# TASK
Extract the lines that hold the string "pose".

Raw records
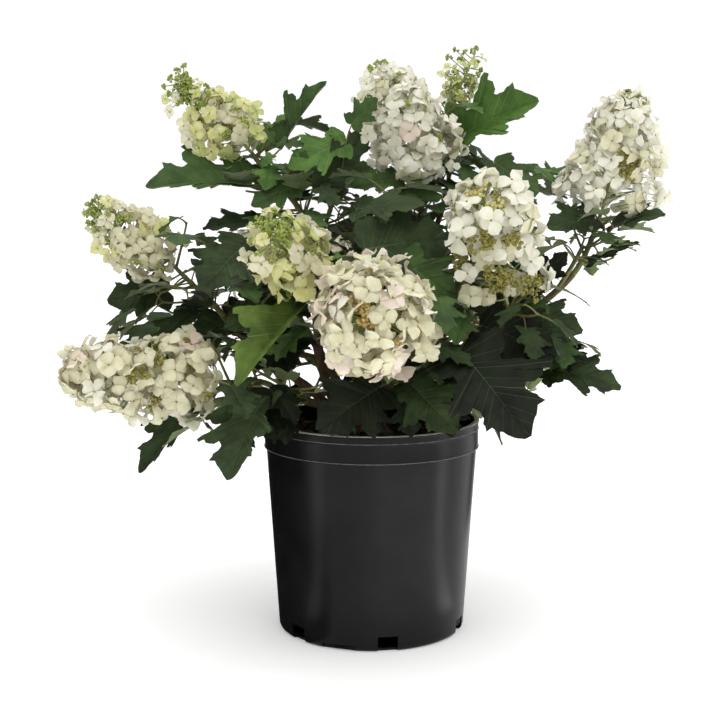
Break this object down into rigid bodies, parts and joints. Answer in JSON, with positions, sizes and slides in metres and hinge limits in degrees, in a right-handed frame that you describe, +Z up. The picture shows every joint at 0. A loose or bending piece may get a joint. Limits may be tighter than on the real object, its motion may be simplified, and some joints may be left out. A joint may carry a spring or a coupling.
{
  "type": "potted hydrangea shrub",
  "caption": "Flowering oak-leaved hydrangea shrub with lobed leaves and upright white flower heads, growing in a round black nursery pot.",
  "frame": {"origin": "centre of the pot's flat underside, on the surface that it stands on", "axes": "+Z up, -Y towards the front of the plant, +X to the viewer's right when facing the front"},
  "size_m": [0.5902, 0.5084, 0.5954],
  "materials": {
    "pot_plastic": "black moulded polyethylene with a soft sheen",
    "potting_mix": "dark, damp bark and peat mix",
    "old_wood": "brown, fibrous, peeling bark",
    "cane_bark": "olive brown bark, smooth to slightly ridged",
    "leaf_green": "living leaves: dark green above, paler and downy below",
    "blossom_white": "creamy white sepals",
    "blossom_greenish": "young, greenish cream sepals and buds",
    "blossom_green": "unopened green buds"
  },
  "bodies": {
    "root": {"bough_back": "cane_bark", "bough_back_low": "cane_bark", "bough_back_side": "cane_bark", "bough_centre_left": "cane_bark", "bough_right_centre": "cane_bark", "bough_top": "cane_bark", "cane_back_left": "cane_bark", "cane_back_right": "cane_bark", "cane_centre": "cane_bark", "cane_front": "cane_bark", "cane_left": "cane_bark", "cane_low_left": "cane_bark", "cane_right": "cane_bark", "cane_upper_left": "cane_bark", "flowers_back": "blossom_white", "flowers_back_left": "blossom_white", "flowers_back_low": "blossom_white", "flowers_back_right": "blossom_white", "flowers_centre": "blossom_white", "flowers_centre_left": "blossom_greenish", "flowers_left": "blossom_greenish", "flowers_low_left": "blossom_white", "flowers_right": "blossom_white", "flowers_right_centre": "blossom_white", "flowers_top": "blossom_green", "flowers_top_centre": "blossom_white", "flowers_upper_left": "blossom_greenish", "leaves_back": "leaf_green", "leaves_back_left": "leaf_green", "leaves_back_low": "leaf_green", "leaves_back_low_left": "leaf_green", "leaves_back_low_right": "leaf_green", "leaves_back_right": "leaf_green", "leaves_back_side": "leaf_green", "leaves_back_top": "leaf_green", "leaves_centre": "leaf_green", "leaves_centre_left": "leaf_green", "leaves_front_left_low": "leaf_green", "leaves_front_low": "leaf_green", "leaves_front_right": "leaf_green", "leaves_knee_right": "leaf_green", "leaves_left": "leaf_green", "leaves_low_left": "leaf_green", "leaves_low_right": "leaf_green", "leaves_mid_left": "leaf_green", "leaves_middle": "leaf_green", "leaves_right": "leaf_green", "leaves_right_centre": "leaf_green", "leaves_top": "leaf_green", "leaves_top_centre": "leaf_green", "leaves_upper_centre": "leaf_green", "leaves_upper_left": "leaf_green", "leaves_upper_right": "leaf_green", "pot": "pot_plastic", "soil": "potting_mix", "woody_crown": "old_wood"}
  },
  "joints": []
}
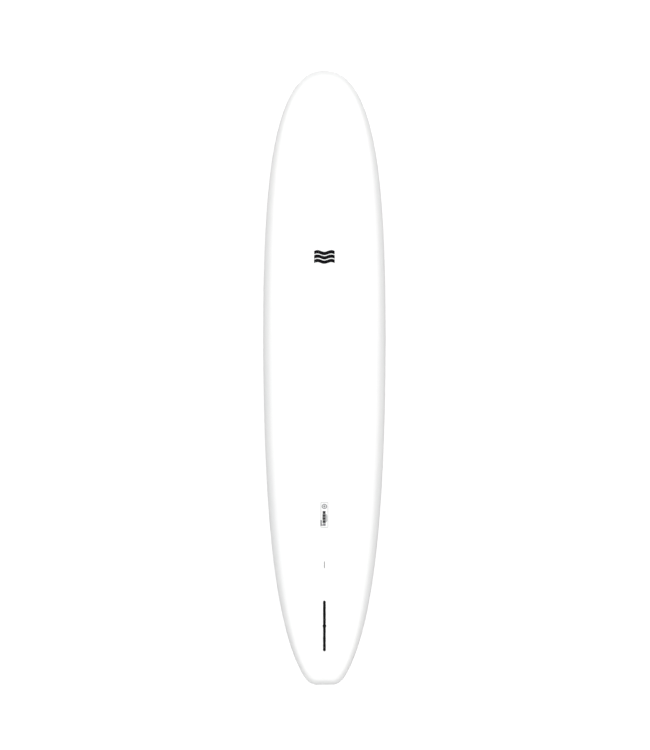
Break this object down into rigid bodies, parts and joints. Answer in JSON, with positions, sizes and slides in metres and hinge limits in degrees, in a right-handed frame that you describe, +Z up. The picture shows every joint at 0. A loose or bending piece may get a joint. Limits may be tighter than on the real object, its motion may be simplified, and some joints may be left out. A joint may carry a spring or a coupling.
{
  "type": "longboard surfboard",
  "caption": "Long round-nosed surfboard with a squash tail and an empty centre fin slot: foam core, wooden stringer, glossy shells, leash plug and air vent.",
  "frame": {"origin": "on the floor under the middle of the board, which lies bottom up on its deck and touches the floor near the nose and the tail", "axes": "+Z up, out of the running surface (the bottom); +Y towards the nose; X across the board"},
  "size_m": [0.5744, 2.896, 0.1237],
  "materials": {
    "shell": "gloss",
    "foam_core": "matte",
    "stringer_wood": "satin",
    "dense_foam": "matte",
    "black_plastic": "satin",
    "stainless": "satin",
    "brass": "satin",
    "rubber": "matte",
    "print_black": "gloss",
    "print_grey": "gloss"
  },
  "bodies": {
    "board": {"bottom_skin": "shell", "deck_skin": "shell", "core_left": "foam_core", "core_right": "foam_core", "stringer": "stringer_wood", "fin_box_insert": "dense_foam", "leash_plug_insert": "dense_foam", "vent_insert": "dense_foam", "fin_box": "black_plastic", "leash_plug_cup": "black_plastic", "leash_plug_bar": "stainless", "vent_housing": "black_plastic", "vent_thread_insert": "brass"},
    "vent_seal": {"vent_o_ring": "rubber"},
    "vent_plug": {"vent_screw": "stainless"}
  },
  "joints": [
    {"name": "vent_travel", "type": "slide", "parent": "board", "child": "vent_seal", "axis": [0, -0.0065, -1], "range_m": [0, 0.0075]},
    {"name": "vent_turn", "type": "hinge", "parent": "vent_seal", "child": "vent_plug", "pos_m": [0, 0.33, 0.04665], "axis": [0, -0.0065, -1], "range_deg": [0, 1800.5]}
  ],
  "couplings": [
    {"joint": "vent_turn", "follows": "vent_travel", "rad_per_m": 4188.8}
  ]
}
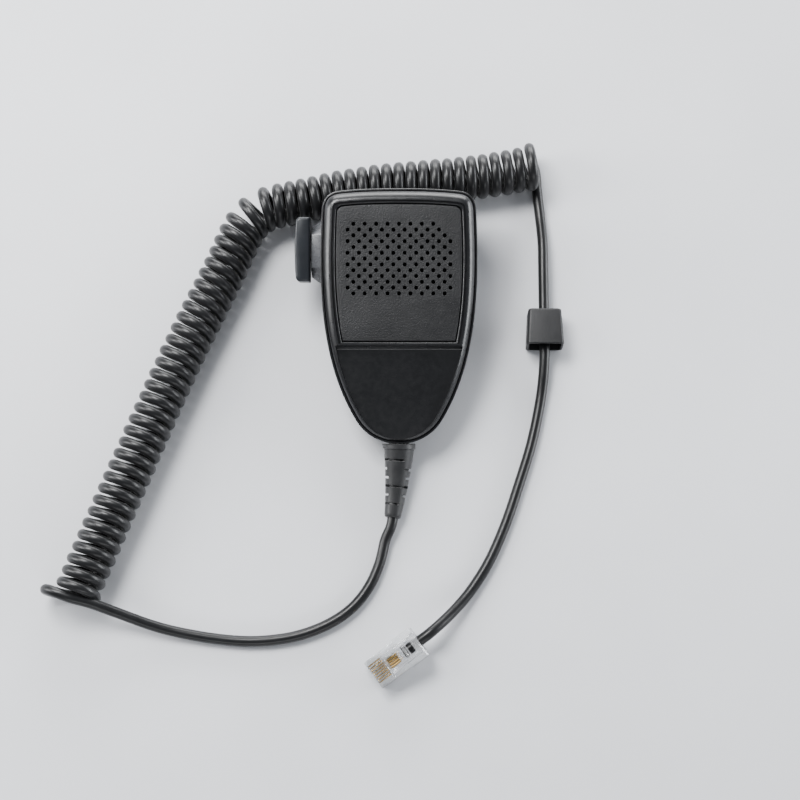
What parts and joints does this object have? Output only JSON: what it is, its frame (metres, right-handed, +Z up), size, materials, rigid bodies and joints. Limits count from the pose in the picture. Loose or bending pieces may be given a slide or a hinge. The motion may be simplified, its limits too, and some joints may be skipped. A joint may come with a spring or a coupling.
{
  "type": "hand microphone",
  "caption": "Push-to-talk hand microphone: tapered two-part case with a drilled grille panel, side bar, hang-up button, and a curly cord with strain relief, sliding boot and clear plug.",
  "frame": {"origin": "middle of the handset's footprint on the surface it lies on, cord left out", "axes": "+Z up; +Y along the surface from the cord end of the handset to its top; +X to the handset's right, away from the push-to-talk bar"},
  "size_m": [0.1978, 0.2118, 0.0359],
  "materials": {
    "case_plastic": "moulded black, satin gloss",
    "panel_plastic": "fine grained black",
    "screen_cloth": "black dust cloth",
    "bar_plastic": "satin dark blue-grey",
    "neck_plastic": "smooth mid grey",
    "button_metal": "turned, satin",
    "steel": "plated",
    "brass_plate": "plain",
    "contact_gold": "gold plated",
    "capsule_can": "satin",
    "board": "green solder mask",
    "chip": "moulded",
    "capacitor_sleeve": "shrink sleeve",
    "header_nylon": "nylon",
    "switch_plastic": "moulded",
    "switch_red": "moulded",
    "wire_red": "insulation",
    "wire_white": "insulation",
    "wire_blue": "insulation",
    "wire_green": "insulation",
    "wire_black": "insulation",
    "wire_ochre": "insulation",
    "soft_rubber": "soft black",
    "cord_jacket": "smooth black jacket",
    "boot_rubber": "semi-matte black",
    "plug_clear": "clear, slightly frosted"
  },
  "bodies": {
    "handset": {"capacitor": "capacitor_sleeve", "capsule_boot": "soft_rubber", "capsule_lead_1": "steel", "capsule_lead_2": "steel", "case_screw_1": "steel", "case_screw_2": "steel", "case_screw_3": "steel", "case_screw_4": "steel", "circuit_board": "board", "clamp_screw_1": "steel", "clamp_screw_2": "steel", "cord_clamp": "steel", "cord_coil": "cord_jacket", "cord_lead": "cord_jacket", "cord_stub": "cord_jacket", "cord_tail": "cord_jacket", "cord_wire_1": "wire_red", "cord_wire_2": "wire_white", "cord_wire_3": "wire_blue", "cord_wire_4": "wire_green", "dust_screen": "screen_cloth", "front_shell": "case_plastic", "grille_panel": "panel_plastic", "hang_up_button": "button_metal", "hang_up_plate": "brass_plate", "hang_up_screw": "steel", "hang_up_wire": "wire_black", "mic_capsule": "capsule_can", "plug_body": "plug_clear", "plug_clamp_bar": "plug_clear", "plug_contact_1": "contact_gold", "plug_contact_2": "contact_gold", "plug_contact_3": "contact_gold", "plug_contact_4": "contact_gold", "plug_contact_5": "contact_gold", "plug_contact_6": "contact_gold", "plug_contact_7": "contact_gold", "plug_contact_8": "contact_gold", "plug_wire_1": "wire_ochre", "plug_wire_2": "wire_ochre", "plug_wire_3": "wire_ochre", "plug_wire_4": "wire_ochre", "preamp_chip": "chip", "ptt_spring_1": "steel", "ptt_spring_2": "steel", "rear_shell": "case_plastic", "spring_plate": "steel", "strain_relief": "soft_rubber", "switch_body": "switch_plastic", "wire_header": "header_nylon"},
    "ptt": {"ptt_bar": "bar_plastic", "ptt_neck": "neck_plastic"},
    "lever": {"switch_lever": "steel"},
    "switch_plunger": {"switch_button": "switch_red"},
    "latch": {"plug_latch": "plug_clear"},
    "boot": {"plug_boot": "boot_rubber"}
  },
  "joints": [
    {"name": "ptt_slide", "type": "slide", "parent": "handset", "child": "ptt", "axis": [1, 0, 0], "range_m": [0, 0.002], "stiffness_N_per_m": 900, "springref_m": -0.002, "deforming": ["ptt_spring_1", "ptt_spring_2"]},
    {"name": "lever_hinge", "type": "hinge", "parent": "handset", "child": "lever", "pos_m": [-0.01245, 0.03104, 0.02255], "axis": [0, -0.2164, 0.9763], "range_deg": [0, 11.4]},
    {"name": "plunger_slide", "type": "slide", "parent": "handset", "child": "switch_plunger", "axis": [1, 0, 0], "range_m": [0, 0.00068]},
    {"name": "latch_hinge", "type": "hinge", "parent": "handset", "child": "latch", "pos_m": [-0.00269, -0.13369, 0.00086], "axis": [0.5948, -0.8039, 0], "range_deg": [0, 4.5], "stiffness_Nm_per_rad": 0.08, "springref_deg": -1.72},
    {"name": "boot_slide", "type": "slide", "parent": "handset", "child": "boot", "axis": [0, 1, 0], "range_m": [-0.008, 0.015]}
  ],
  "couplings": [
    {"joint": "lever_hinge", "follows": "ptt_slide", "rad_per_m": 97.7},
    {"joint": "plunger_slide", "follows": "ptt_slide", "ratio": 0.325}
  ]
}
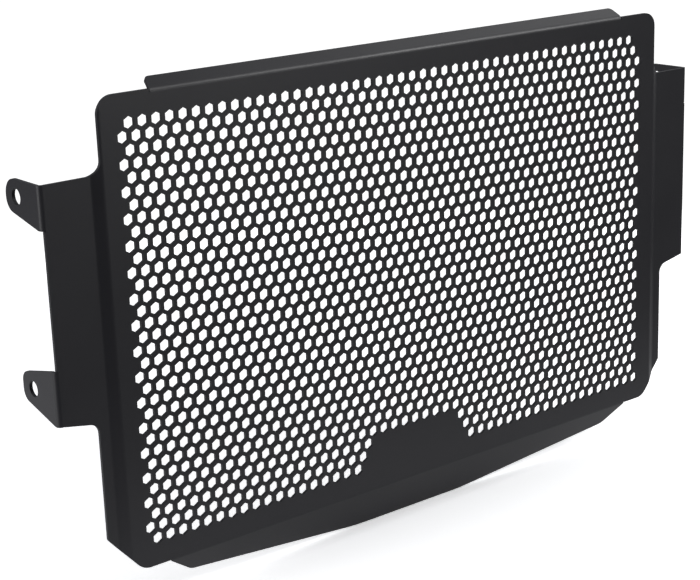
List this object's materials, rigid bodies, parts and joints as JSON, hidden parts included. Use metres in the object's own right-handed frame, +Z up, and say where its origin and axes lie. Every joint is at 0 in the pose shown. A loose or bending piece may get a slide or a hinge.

# FULL ANSWER
What parts and joints does this object have? Output only JSON: what it is, its frame (metres, right-handed, +Z up), size, materials, rigid bodies and joints. Limits count from the pose in the picture. Loose or bending pieces may be given a slide or a hinge. The motion may be simplified, its limits too, and some joints may be skipped. A joint may come with a spring or a coupling.
List this object's materials, rigid bodies, parts and joints as JSON, hidden parts included. Use metres in the object's own right-handed frame, +Z up, and say where its origin and axes lie. Every joint is at 0 in the pose shown. A loose or bending piece may get a slide or a hinge.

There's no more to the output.